Over 4,000 residents from seven farming communities in the Asutifi North District in the Ahafo Region are protesting against the proposed structural rate for them by Newmont Goldcorp Ghana as compensation.

The angry residents of Yarogrumakrom, Daudakrom, Oseiwusukrom, Ananekrom, Manushell, Akorikrom and Amankonakrom have rejected a decision by both the company and Resettlement Negotiation Committee (RNC) to reduce the rate due them for resettlement to operate on their farmlands, saying it is unacceptable.

According to the protesters, since 2013, Newmont Goldcorp Ghana has been paying GH¢5,000 per house for resettlement, which figure had allegedly been reduced to GH¢2,400.

The poor farmers claim the valuer who pegged the said resettlement amount at GH¢5,000 in 2013 was hired by the mining giants, and did not understand why a reputable company like Newmont could have mistakenly paid GH¢5,000 for the past five years.

It is undeniable fact that agriculture is the backbone of our national economy. Though minerals such as gold, diamond, and manganese among a host of others, have all contributed to the current status of the economy, their contributions are nowhere near what agriculture, which is employing more than 60% of the population, has achieved.

Our successive governments have recognised this feat and, therefore, decided to institute the National Farmers Day to recognise the massive role our gallant farmers are playing for the development of Mother Ghana.

It is against this background that The Chronicle is worried over the intended destruction of farmlands and settlements of seven communities by Newmont Goldcorp in the Ahafo Region for mining activities.

The over 4,000 farmers from the seven communities have farming as their only source of livelihood. This means if they are removed from the communities or their farmlands seized for mining activities, they will become destitute in their own land.
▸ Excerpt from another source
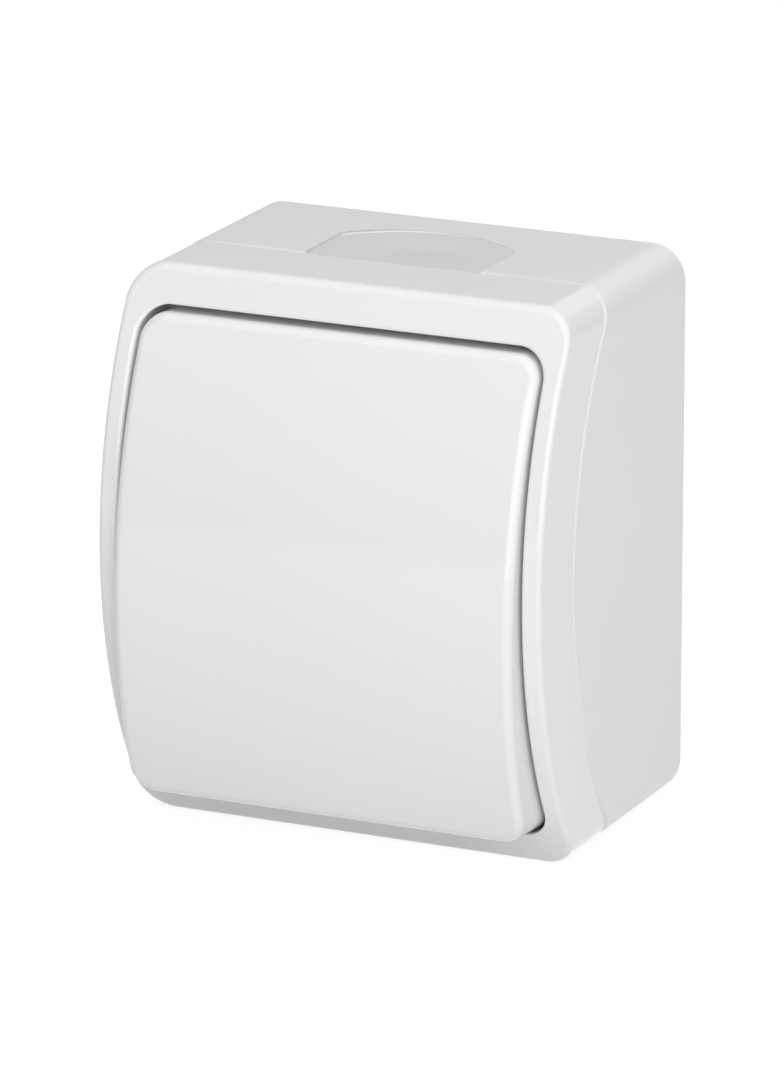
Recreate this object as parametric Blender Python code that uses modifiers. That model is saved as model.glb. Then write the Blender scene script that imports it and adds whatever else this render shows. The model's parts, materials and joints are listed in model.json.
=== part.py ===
"""A surface-mounted single-pole rocker switch, modelled as separate solids at real size, in metres.

X points right, Y points into the wall and Z points up. The origin is the middle of the flat back.
A depth is a distance out from the wall, so it is minus Y.
"""

import math

import bmesh
import bpy
from mathutils import Matrix, Vector

# Clearances
SEAT_GAP = 0.00025
PIN_PLAY = 0.00025
SIDE_PLAY = 0.0004
TIP_PLAY = 0.00025
KEY_SIDE_GAP = 0.00065
KEY_END_GAP = 0.0009
SKIRT_CLEARANCE = 0.0038

# Body outline and walls
BODY_WIDTH = 0.0710
BODY_HEIGHT = 0.0850
BODY_CORNER = 0.0054
WALL = 0.0022
BACK = 0.0025

# Bowed surfaces, all about the same height. A drop is how far the top edge falls back from the crown
BOW_Z = 0.00125
PARTING_CROWN = 0.0417
PARTING_DROP = 0.01434
FRONT_CROWN = 0.0535
FRONT_DROP = 0.012772
FRONT_FILLET = 0.0013

# Joint between box and frame
RIM_LIP = 0.0011
REBATE = 0.0030
TONGUE = 0.0016

# Window and floor of the frame
SIDE_RAIL = 0.0030
TOP_RAIL = 0.0055
BOTTOM_RAIL = 0.0051
WINDOW_CORNER = 0.0046
FLOOR = 0.0020
RAIL_FACE = 0.0024
CORE_SLOT = 0.0015
CORE_END = 0.0095

# Key
KEY_PROUD = 0.0025
KEY_DROP = 0.008194
KEY_FILLET = 0.0015
KEY_FACE = 0.0022
KEY_WALL = 0.0016
KEY_RIB = 0.0012
KEY_RIB_X = 0.0180
KEY_RIB_HEIGHT = 0.0025
KEY_LEG_WIDTH = 0.0080
KEY_LEG = 0.0014
KEY_HOOK = 0.0009
KEY_LANDING_Z = 0.0100
REST_TILT = math.radians(-4.0)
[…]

Unfortunately, instead of taking all these setbacks into consideration, Newmont has reportedly slashed the resettlement package for the poor farmers from the initial GH¢5,000 to GH¢2,400.

Though GH¢5,000 may sound huge in the ears of the farmers, it cannot put up any decent house for them and their families to live for the rest of their lives. Yet this money has been reduced to just GH¢2,400.

When The Chronicle contacted the Communications Department of the mining giant before publishing this story under reference yesterday, they refused to make any public comment.

This means they themselves have realised that the money they are proposing as resettlement package for the farmers is nothing to write home about, yet they are bent on pushing it down the throats of the poor farmers.

This is unacceptable, and we call on the district assemblies in the area to rise up and defend the interest of the farmers. The Chronicle is equally calling on the Ministry of Natural Resources to also show an interest in the plight of the farmers by going to their aid.

We should not allow some of these multi-national companies to trample upon the rights of our people in the name of investment.